Quasi-Optimal Least Squares: Inhomogeneous boundary conditions, and application with machine learning
Harald Monsuur, Robin Smeets, Rob Stevenson
TL;DR
The paper develops a Quasi-Optimal Least Squares framework for PDEs with inhomogeneous boundary conditions, formulating residual minimization in evaluable norms and replacing non-evaluable boundary norms with discretized dual norms to preserve quasi-best approximations. It provides a rigorous inf-sup stable construction, including Fortin-type interpolators and Riesz lifts, and extends the theory to Stokes equations and neural network discretizations via a minimax (adversarial) approach. By avoiding fractional Sobolev norms on the boundary, the method enables practical finite-element and machine-learning implementations that maintain quasi-optimal convergence, even for problems with singular solutions.
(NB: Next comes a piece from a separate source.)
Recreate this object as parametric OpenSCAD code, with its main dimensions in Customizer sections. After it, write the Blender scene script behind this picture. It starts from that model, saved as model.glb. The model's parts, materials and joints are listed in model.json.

Numerical results demonstrate adaptive FE performance and competitive ML performance, illustrating the method’s potential to improve boundary-condition handling in PDE solvers while highlighting remaining challenges in quadrature and non-convex optimization.
Abstract
We construct least squares formulations of PDEs with inhomogeneous essential boundary conditions, where boundary residuals are not measured in unpractical fractional Sobolev norms, but which formulations nevertheless are shown to yield a quasi-best approximations from the employed trial spaces. Dual norms do enter the least-squares functional, so that solving the least squares problem amounts to solving a saddle point or minimax problem. For finite element applications we construct uniformly stable finite element pairs, whereas for Machine Learning applications we employ adversarial networks.